You forgot the ignorant. I do believe the majority of dog guardians are well meaning people, who seek a mutually beneficial relationship with their dog; but I would also say the majority of dog guardians are absolutely ignorant about what a dog is. And although most dog guardians do want a dog that interacts with them, not all dog guardians appreciate the many number of ways dogs attempt to socialize with their people.

Interesting you mention a strongly given command (I'm guessing that's what you were intending - i.e. a harsher/louder/very firm tone of voice), because that used to freeze Wally up and start him to shaking. That's why I went with P- type approaches instead.

Now, I can actually do that - somewhat - but it still shakes him. He gets visably more worried, starts moving slower/looking away (calming signals).
I have the same dog. I could kick my dog in anger and she'd be looking for a toy to play with afterward. This terrier likes that stuff. But raise my voice and she's emotionally crushed.

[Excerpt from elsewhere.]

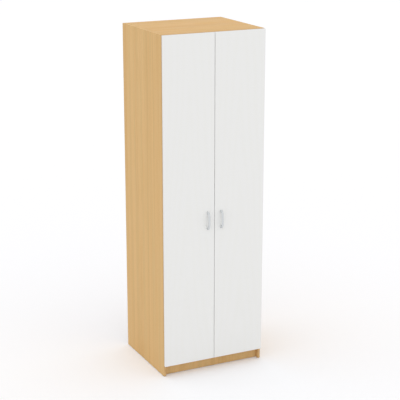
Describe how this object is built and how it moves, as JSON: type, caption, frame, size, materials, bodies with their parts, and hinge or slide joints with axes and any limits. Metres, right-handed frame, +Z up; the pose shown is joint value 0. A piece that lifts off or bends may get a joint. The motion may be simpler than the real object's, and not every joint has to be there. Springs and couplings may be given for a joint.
{
  "type": "wardrobe",
  "caption": "Tall free-standing wardrobe with a beech board carcass, white overlay doors on concealed hinges, bow handles, a hat shelf and a hanging rail.",
  "frame": {"origin": "on the floor, at the centre of the outer box that includes the handles", "axes": "+Z up, the doors face -Y, +X to the right seen from the front"},
  "size_m": [0.7, 0.644, 2.2],
  "materials": {
    "beech_board": "satin",
    "white_board": "satin",
    "white_hardboard": "matte",
    "beech_edging": "satin",
    "white_edging": "satin",
    "satin_aluminium": "satin",
    "nickel_steel": "satin",
    "zinc_steel": "satin",
    "chrome_tube": "polished",
    "beech_dowel": "matte",
    "white_plastic": "satin",
    "clear_bumper": "satin"
  },
  "bodies": {
    "carcass": {"left_side": "beech_board", "right_side": "beech_board", "top_panel": "beech_board", "bottom_panel": "beech_board", "hat_shelf": "beech_board", "plinth": "beech_board", "back_panel": "white_hardboard", "left_side_edging": "beech_edging", "right_side_edging": "beech_edging", "top_edging": "beech_edging", "bottom_edging": "beech_edging", "shelf_edging": "beech_edging", "cam_bolts": "zinc_steel", "cam_locks": "zinc_steel", "dowels": "beech_dowel", "back_nails": "zinc_steel", "floor_glides": "white_plastic", "plinth_blocks": "white_plastic", "plinth_block_screws": "zinc_steel", "hanging_rail": "chrome_tube", "rail_sockets": "chrome_tube", "rail_socket_screws": "zinc_steel", "hinge_plates": "nickel_steel", "hinge_plate_screws": "zinc_steel", "hinge_arms": "nickel_steel", "hinge_arm_screws": "zinc_steel", "hinge_arm_pins": "zinc_steel"},
    "left_links": {"left_hinge_links": "nickel_steel"},
    "left_door": {"left_door": "white_board", "left_door_edging": "white_edging", "left_handle": "satin_aluminium", "left_handle_screws": "zinc_steel", "left_hinge_cups": "nickel_steel", "left_cup_screws": "zinc_steel", "left_cup_pins": "zinc_steel", "left_door_bumpers": "clear_bumper"},
    "right_links": {"right_hinge_links": "nickel_steel"},
    "right_door": {"right_door": "white_board", "right_door_edging": "white_edging", "right_handle": "satin_aluminium", "right_handle_screws": "zinc_steel", "right_hinge_cups": "nickel_steel", "right_cup_screws": "zinc_steel", "right_cup_pins": "zinc_steel", "right_door_bumpers": "clear_bumper"}
  },
  "joints": [
    {"name": "left_link_turn", "type": "hinge", "parent": "carcass", "child": "left_links", "pos_m": [-0.322, -0.275, 1.1365], "axis": [0, 0, 1], "range_deg": [0, 34]},
    {"name": "left_door_swing", "type": "hinge", "parent": "left_links", "child": "left_door", "pos_m": [-0.339, -0.282, 1.1365], "axis": [0, 0, 1], "range_deg": [-129, 0]},
    {"name": "right_link_turn", "type": "hinge", "parent": "carcass", "child": "right_links", "pos_m": [0.322, -0.275, 1.1365], "axis": [0, 0, 1], "range_deg": [-34, 0]},
    {"name": "right_door_swing", "type": "hinge", "parent": "right_links", "child": "right_door", "pos_m": [0.339, -0.282, 1.1365], "axis": [0, 0, 1], "range_deg": [0, 129]}
  ],
  "couplings": [
    {"joint": "left_link_turn", "follows": "left_door_swing", "ratio": -0.26357},
    {"joint": "right_link_turn", "follows": "right_door_swing", "ratio": -0.26357}
  ]
}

And guess what? I'm the type of person who naturally insists on things with a raised voice. That's a problem. Using differential reinforcement I had to teach her that my raised voice was really, really rewarding. Along the way I also had to compromise with some patience and learn my sarcastic voice pleased us both. Go figure.

I'm not saying P- can't be effective, I'll use it too to some effect; I just know that I, like many other guardians, want behavior now, not minutes from now. If I cued a sit and my dog didn't sit, my preference is to insist on another sit. If that didn't work, I'd lure a sit, and try to figure out why she didn't sit later. That's what I choose to do. If P- works for you, and you have the time, who am I to tell you any differently?